Another prime example of the kindness void is comparing the national reaction to 9/11 20 years ago and the COVID crisis now. In fact, one can argue that COVID has far more negatively impacted America as a whole than 9/11 ever did (even though both were awful phenomena), and yet COVID simply stopped an angry nation in its tracks momentarily, much like a temporarily wounded predator, but once everyone learned to make the adjustments, the ugliness resumed.
It is easy to fault Trump for all of that, and surely he is not blameless. But the unhinged, venomous vitriol hurled not merely at Trump but also at his supporters by the left is at least as ugly. To modify a comment the president once made: “there are some very despicable people on both sides.”

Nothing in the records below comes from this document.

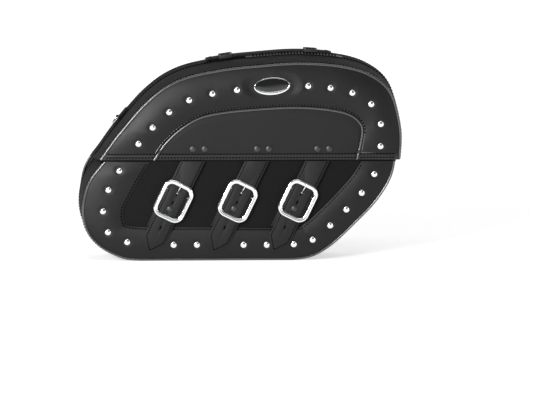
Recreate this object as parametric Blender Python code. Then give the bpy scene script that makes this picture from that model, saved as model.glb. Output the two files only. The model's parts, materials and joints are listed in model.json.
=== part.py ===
"""Slanted motorcycle saddlebag: a leather-covered box with a hinged lid, three buckled straps and a carry handle.

The bag faces -Y, +X points to the front of the machine, and the back face that bolts on lies in the plane Y = 0.
The origin is the middle of the bolt pattern on that face. Lengths are in metres.
"""

import math

import bmesh
import bpy
from mathutils import Matrix, Vector

# ---------------------------------------------------------------- driving dimensions
BAG_LENGTH = 0.588  # of the front outline of the body
BAG_HEIGHT = 0.362
BODY_DEPTH = 0.149  # from the back face to the outside of the front board
BOLT_HEIGHT = 0.200  # of the middle of the bolt pattern above the base
SEAM_HEIGHT = 0.189  # of the lid's lower edge above the base
FLARE = 0.020  # how much the outline grows at the top from the front to the back

GAP = 0.0003  # between pieces that touch
WALL = 0.0035  # side walls: leather over a plastic stiffener
BOARD = 0.003  # stiffener of the front and of the lid
BACK_BOARD = 0.0047
COVER = 0.0015  # leather on the back board
SKIN = 0.002  # leather panels
FRONT_BORDER = 0.003  # padded border of the body's front
LID_BORDER = 0.004
PILLOW = 0.0025  # chamfer round a padded border
WELT_RADIUS = 0.0024
BACK_WELT_PLAY = 0.0001  # between the back piping and the room beside the back board

LID_OVERHANG = 0.0095  # the lid's outline outside the body's
LID_GAP = 0.0034  # between the body's front panel and the lid's board
LIP = 0.028  # how far the body's walls rise inside the lid
HOOP_WIDTH = 0.048  # fixed rim behind the lid, from the back face
HINGE_SPLIT = 0.0015  # between the fixed rim and the lid
HINGE_LEATHER = 0.0015
HINGE_FLAP = 0.0075  # width of each half of the hinge leather
HINGE_SPAN = (0.015, 0.200)  # ends of the hinge leather along X
HEM_HEIGHT = 0.0120
HEM = 0.0035

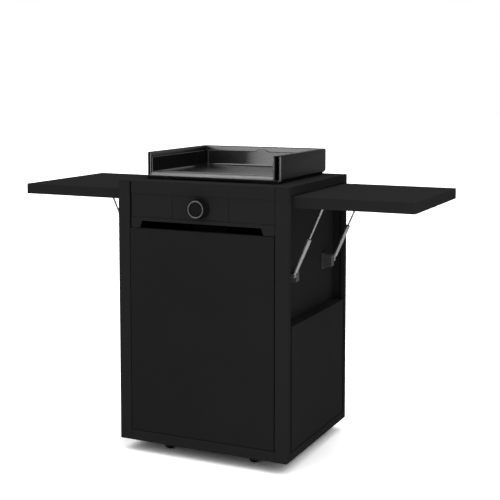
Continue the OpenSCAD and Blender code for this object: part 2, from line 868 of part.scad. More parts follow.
// Drip cup under the spout
module drip_cup() {
    z1 = cup_rim_z;
    y0 = cup_y0;
    y1 = y0 + cup_l;
    color([0.7, 0.7, 0.7])
        difference() {
            union() {
                translate([0, 0, z1 + 1.5 - cup_h])
                    linear_extrude(cup_h)
                        round_plan(-cup_half, cup_half, y0, y1, 10);
                block(-cup_half - cup_lip, cup_half + cup_lip, y0 + 4, y1, z1, z1 + 1.5);
            }
            translate([0, 0, z1 + 3 - cup_h])
                linear_extrude(cup_h)
                    round_plan(-cup_half + 1.5, cup_half - 1.5, y0 + 1.5, y1 - 1.5, 8.5);
        }
}

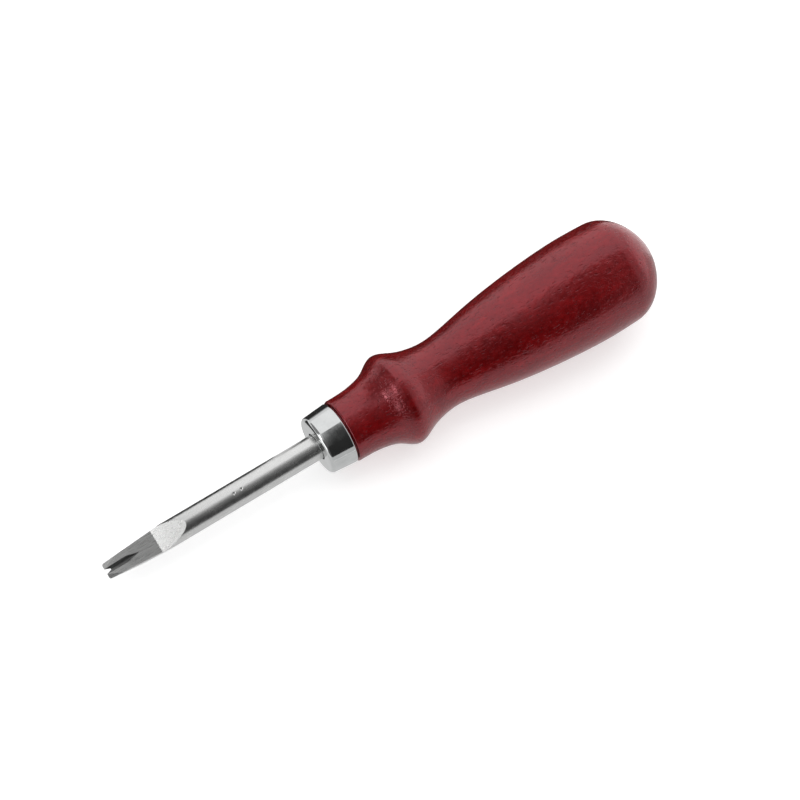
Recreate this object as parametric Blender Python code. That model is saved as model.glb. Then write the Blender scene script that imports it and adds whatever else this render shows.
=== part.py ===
"""A hand edge tool for leather: a forked, grooved blade on a round shank, held by a
plated ferrule in a turned wooden handle.

The tool lies along X with its forked tip at -X and the butt of the handle at +X.
+Z is the side that the flats of the tip are ground on. The origin is the middle of
the tool's length, on the axis of the handle.
"""

import math

import bmesh
import bpy
import numpy as np
from mathutils import Matrix, Vector

MM = 0.001

# Driving dimensions. Places along the tool are distances from the tip.
TOTAL_LENGTH = 147.0 * MM
SIDES = 32  # flats round every turned piece
FIT_GAP = 0.3 * MM  # between neighbouring pieces

SHANK_RADIUS = 3.0 * MM
SHANK_END = 57.5 * MM  # the shoulder where the tang begins
TANG_RADIUS = 2.4 * MM
TANG_END = 100.0 * MM
TANG_CHAMFER = 0.8 * MM
GLUE_GROOVE_DEPTH = 0.35 * MM
GLUE_GROOVE_LENGTH = 2.0 * MM
GLUE_GROOVE_PITCH = 9.0 * MM
GLUE_GROOVE_COUNT = 4
GLUE_GROOVE_FIRST = 0.7  # pitches behind the shank's shoulder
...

How, then, can we separate Trumpism from unkindness? By looking at Trump’s message of “being tough.” He means in terms of foreign policy, politically, economically, and militarily. By sticking to one’s principles and making bold decisions. By not succumbing to public pressure or chasing polls. Just as Trump was wrong to have equated “kinder” and “gentler” with being weak, so too are those who attribute Trump’s steely resolve to mean-spiritedness.
I hope that whoever is sworn in as president on January 20 possesses the necessary toughness in droves to protect America’s interests and to leverage its lone superpower status to accomplish worthwhile goals. As I’ve often written: the strongest kid in the schoolyard shouldn’t bully the other kids, but should flex his muscles and strut with authority so that no one dares to mess with him.
But we need more kindness in droves too. In 2021, I plan to spend more time helping to spread the good word of the Random Acts of Kindness (RAK) Foundation, whose mission is to “make kindness the norm in our schools, workplaces, homes, and communities.” Its website is randomactsofkindness.org. Another is kindcotton.com which, among other things, produces apparel and masks with the saying “Just Be Kind.” I’ve gotten so many compliments about that mask, which is truly heartwarming, as each kind word helps to bottle up a little cruelty and thrust it far away into outer space.